Spectacular things were happening in Mesopotamia in the period we call the Early Bronze Age, particularly in the southern part of it, commonly called
Spectacular things were happening in Mesopotamia in the period we call the Early Bronze Age, particularly in the southern part of it, commonly called Babylonia. It was here that the wealthy, sophisticated Sumerian civilization developed, its growth and prosperity greatly spurred by the invention of writing. A magnificent assortment of beautifully wrought items, like those unearthed from the so-called royal tombs of Ur and now on display in the British Museum, testifies to the high level of craftsmanship of the Sumerian civilization at its zenith.

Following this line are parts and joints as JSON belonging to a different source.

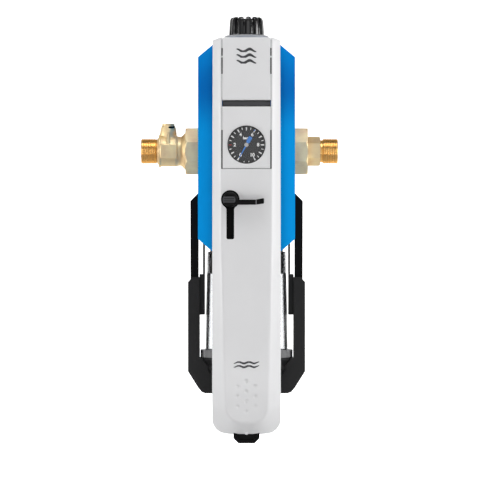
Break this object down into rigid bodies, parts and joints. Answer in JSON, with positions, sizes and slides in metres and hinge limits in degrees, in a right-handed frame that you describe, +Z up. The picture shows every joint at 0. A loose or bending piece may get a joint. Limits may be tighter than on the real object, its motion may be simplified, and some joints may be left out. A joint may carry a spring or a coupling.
{
  "type": "magnetic system filter",
  "caption": "Inline water filter station with swinging front lever, clear sieve cup with magnet, pressure reducer knob, gauge and threaded union fittings.",
  "frame": {"origin": "middle of the horizontal pipe run, on its axis", "axes": "+X along the pipe towards the outlet, -Y towards the front lever, +Z up"},
  "size_m": [0.2092, 0.1954, 0.4405],
  "materials": {
    "brass_body": "satin cast brass",
    "brass_thread": "bright machined brass",
    "nut_metal": "satin plated brass",
    "steel_part": "satin",
    "white_plastic": "smooth semi-gloss",
    "blue_plastic": "smooth semi-gloss",
    "black_plastic": "fine matte grain",
    "charcoal_plastic": "fine matte grain",
    "grey_plastic": "fine matte",
    "strip_plastic": "satin",
    "clear_plastic": "clear, glossy",
    "gauge_glass": "clear",
    "dial_print": "printed dial",
    "pointer_blue": "painted",
    "seal_rubber": "matte",
    "magnet_metal": "nickel coated"
  },
  "bodies": {
    "root": {"manifold": "brass_body", "inlet_union_nut": "nut_metal", "outlet_union_nut": "nut_metal", "union_gaskets": "seal_rubber", "check_valve_body": "brass_body", "test_plug": "brass_body", "check_cartridge": "grey_plastic", "outlet_tail": "brass_thread", "filter_head": "charcoal_plastic", "head_seal": "seal_rubber", "flange_bolts": "steel_part", "reducer_bonnet": "black_plastic", "collar": "white_plastic", "gauge_case": "black_plastic", "gauge_dial": "dial_print", "gauge_lens": "gauge_glass", "gauge_stem": "brass_body", "casing_left": "blue_plastic", "casing_right": "blue_plastic", "back_cover": "charcoal_plastic", "cover_screws": "steel_part", "top_panel": "white_plastic", "gauge_panel": "white_plastic", "grip_strip": "strip_plastic", "wave_mark": "strip_plastic", "pivot_brackets": "steel_part", "pivot_pins": "steel_part", "rails": "black_plastic", "cup_seal": "seal_rubber"},
    "front_lever": {"front_cover": "white_plastic", "keyhole_liner": "black_plastic"},
    "lock": {"lock_lever": "black_plastic", "lock_cam": "steel_part"},
    "latch": {"latch_tab": "black_plastic", "latch_spring": "steel_part"},
    "cup_carrier": {"yoke": "charcoal_plastic", "guide_shoes": "charcoal_plastic", "lift_rods": "steel_part", "filter_cup": "clear_plastic", "ribbed_ring": "grey_plastic", "cup_base": "black_plastic", "keeper": "black_plastic", "sieve_frame": "white_plastic", "sieve_mesh": "steel_part", "magnet_sleeve": "steel_part", "magnet_rod": "magnet_metal"},
    "adjuster": {"knob": "black_plastic", "spindle": "steel_part"},
    "spring_seat": {"spring_plate": "steel_part", "setting_spring": "steel_part"},
    "piston": {"reducer_piston": "brass_body"},
    "pointer": {"gauge_pointer": "pointer_blue"},
    "poppet": {"check_poppet": "black_plastic", "check_spring": "steel_part"}
  },
  "joints": [
    {"name": "lever_swing", "type": "hinge", "parent": "root", "child": "front_lever", "pos_m": [0, -0.116, 0.096], "axis": [-1, 0, 0], "range_deg": [0, 80]},
    {"name": "lock_turn", "type": "hinge", "parent": "front_lever", "child": "lock", "pos_m": [-0.0164, -0.145, -0.054], "axis": [0, 1, 0], "range_deg": [0, 90]},
    {"name": "latch_pull", "type": "slide", "parent": "front_lever", "child": "latch", "axis": [0, 0, -1], "range_m": [0, 0.004], "stiffness_N_per_m": 150, "springref_m": -0.004, "deforming": ["latch_spring"]},
    {"name": "carrier_drop", "type": "slide", "parent": "root", "child": "cup_carrier", "axis": [0, 0, -1], "range_m": [0, 0.018]},
    {"name": "knob_turn", "type": "hinge", "parent": "root", "child": "adjuster", "pos_m": [0, -0.062, 0.128], "axis": [0, 0, 1], "range_deg": [-540, 540]},
    {"name": "seat_travel", "type": "slide", "parent": "root", "child": "spring_seat", "axis": [0, 0, 1], "range_m": [-0.0023, 0.0023], "deforming": ["setting_spring"]},
    {"name": "piston_lift", "type": "slide", "parent": "root", "child": "piston", "axis": [0, 0, 1], "range_m": [0, 0.0024], "stiffness_N_per_m": 800, "springref_m": -0.004, "deforming": ["setting_spring"]},
    {"name": "pointer_turn", "type": "hinge", "parent": "root", "child": "pointer", "pos_m": [0, -0.1435, 0.0015], "axis": [0, 1, 0], "range_deg": [0, 300], "stiffness_Nm_per_rad": 0.0001},
    {"name": "poppet_open", "type": "slide", "parent": "root", "child": "poppet", "axis": [1, 0, 0], "range_m": [0, 0.004], "stiffness_N_per_m": 60, "springref_m": -0.003, "deforming": ["check_spring"]}
  ],
  "couplings": [
    {"joint": "carrier_drop", "follows": "lever_swing", "m_per_rad": 0.012872},
    {"joint": "seat_travel", "follows": "knob_turn", "m_per_rad": 0.00023873}
  ]
}
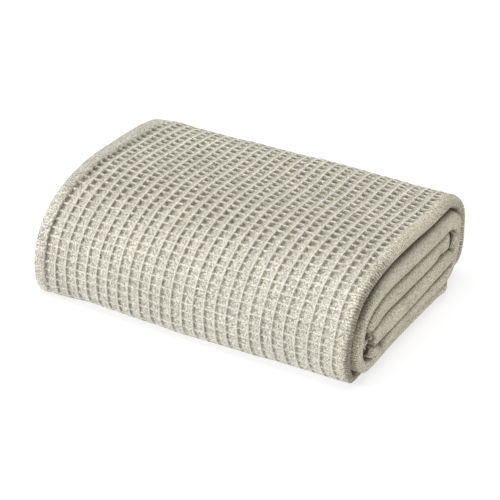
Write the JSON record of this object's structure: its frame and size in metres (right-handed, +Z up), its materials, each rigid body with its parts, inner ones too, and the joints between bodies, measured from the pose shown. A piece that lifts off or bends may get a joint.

In the wake of the Sumerian Early Dynastic period ( 2900–2334 BC), there arose in southern Mesopotamia the first great empire in Near Eastern history—the Akkadian empire ( 2334–2193 BC) founded by Sargon, which at its peak extended through the whole of Mesopotamia, and north-westwards into south-eastern Anatolia. Early Bronze Age Mesopotamia’s archaeological remains and prolific tablet-finds provided rich and exciting fields of investigation for archaeologists, historians, and linguists alike.
But across the Euphrates in Syria, the picture was much bleaker, so it seemed, if you happened to be any of these. Up until the 1960s, third millennium Syria was generally thought of as no more than ‘an illiterate backwater of small communities far removed from the great developments of civilization occurring in Mesopotamia and Egypt’. But there must have been more to it than this! And indeed, it was quite possible that the numerous unexplored mounds (tells) throughout the region did include remains of settlements of various kinds contemporary with the first great civilizations of Mesopotamia.
But attention was too much focused on other regions that offered surer prospects of significant finds, in Mesopotamia, Egypt, and Palestine. None the less, an Italian archaeologist, Paolo Matthiae, believed that Syria should not be entirely neglected. And he selected a site now called Tell Mardikh in northern Syria, some 60 kilometers (37 miles) south-west of Aleppo, for further investigation.
Excavations of Ebla in the desert of Syria. (siempreverde22 / Adobe )
The Secrets of Ebla
Potsherds found scattered over its surface gave an indication of its early date, and the unusually large dimensions of the tell which marked the site persuaded Professor Matthiae that it was worth a closer look. The upshot of this was that in 1964 he led the first of what were to be many campaigns at Tell Mardikh as head of the Italian Archaeological Expedition of the University ‘La Sapienza’ of Rome. It soon became evident that there was in fact a major settlement on the site at the time of Syria’s so-called ‘backwater period’. But it took four years before the site could actually be identified.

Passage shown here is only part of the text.